In the post-WWII era, The Martin Company moved forward into the aerospace manufacturing business, and it produced the Vanguard rocket, which was used by the American space program as one of its first satellite booster rockets as part of Project Vanguard. The Vanguard was the first American space exploration rocket designed from scratch to be an orbital launch vehicle — rather than being a modified sounding rocket (like the Juno I) or a ballistic missile (like the U.S. Army's Redstone missile). Martin also designed and manufactured the huge and heavily armed Titan I and LGM-25C Titan II Intercontinental Ballistic Missiles (ICBMs). Martin Company of Orlando, Florida, was the prime contractor for the U.S. Army's Pershing missile.
 
The Martin Company was also one of two finalists for the Command and Service Modules of the Apollo Program.

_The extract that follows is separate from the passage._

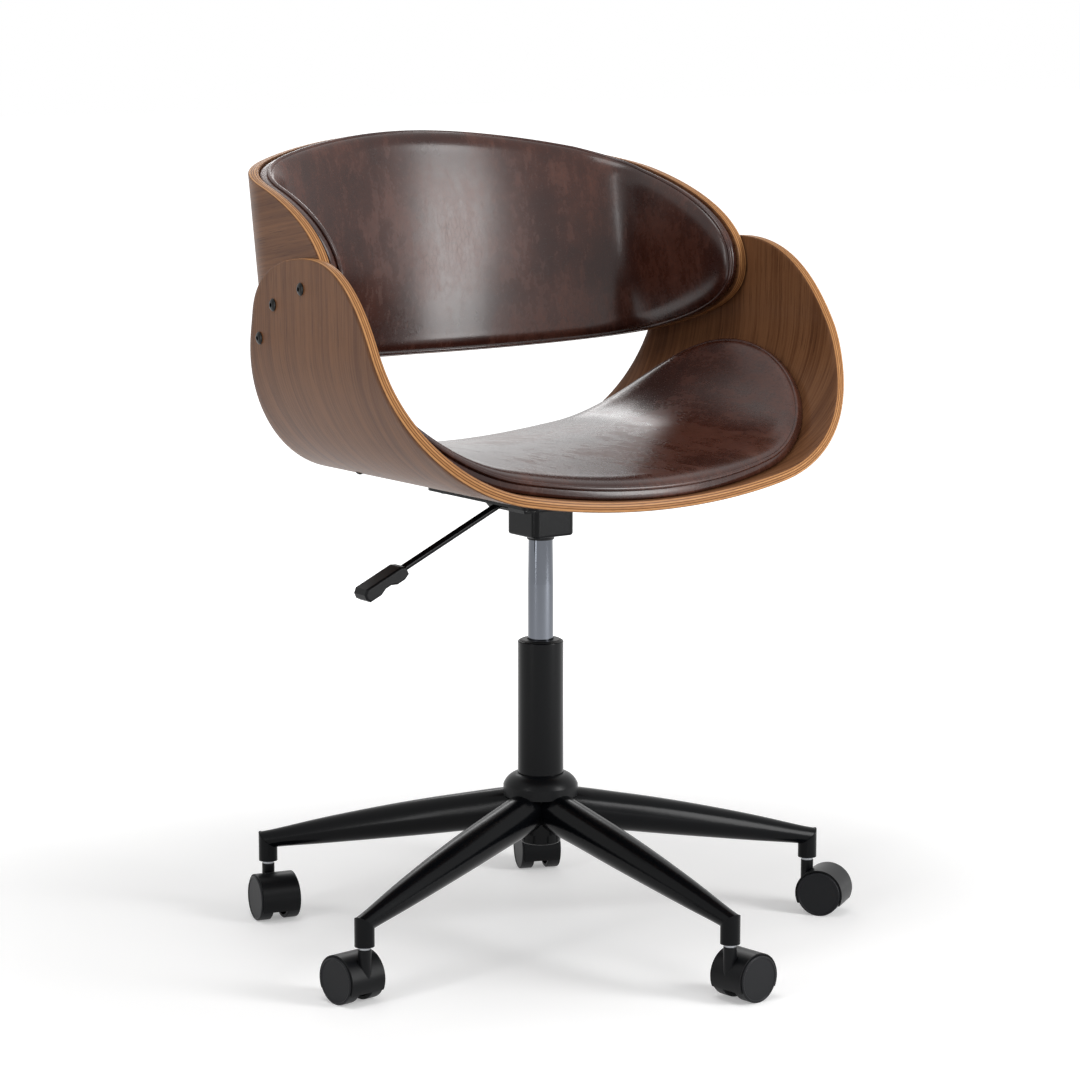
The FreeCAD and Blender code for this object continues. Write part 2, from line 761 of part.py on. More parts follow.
def make_gas_lift():
    groove = tube_floor - 1.9
    rod_top = piston_bottom + d.piston_height + 4
    turned("piston_rod", [
        (0, foot_bottom + 0.6), (rod_radius - 1, foot_bottom + 0.6), (rod_radius - 1, groove),
        (rod_radius - 1, groove + 1.3), (rod_radius, groove + 1.3), (rod_radius, bumper_top + 0.2),
        (rod_radius + 4, bumper_top + 0.2), (rod_radius + 4, bumper_top + 3), (rod_radius, bumper_top + 3),
        (rod_radius, rod_top - 1), (rod_radius - 1, rod_top), (0, rod_top)])
    turned("retaining_clip", [(rod_radius - 1 + d.press_gap, groove), (rod_radius + 3, groove),
                              (rod_radius + 3, groove + 1.2), (rod_radius - 1 + d.press_gap, groove + 1.2)])
    edge = chamber_radius - d.slide_clearance
    groove_low = piston_bottom + 3.5
    turned("piston", [(rod_radius + d.press_gap, piston_bottom), (edge, piston_bottom), (edge, groove_low),
                      (edge - 1.5, groove_low), (edge - 1.5, groove_low + 3), (edge, groove_low + 3),
                      (edge, piston_bottom + d.piston_height),
                      (rod_radius + d.press_gap, piston_bottom + d.piston_height)])
    valve = d.valve_diameter / 2
    guide = rod_radius + d.running_gap
    bore = valve + d.running_gap
    turned("gas_cylinder", [
        (guide, gas_bottom), (gas_radius - 1, gas_bottom), (gas_radius, gas_bottom + 1),
        (gas_radius, gas_shoulder), (gas_tip, d.gas_top), (bore, d.gas_top), (bore, chamber_top),
        (chamber_radius, chamber_top), (chamber_radius, chamber_bottom), (guide, chamber_bottom)])
    pin_top = d.gas_top + d.valve_proud
    pin_foot = pin_top - d.valve_length
    turned("valve_pin", [(0, pin_foot), (valve, pin_foot), (valve, pin_top - 1), (valve - 1, pin_top),
                         (0, pin_top)])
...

Unfortunately for Martin, NASA awarded the design and production contracts for these to the North American Aviation Corporation.
 
The Martin Company went further in the production of even larger booster rockets for the National Aeronautics and Space Administration and the U.S. Air Force with its Titan III series of over 100 rockets produced, including the Titan IIIA, the more-important Titan IIIC, and the Titan IIIE. Besides hundreds of Earth satellites, these rockets were essential for the sending to outer space of the two space probes of the Voyager Project to the outer planets the two space probes of the Viking Project to Mars, and the two Helios probes into low orbits around the Sun. (closer, even, than Mercury (planet).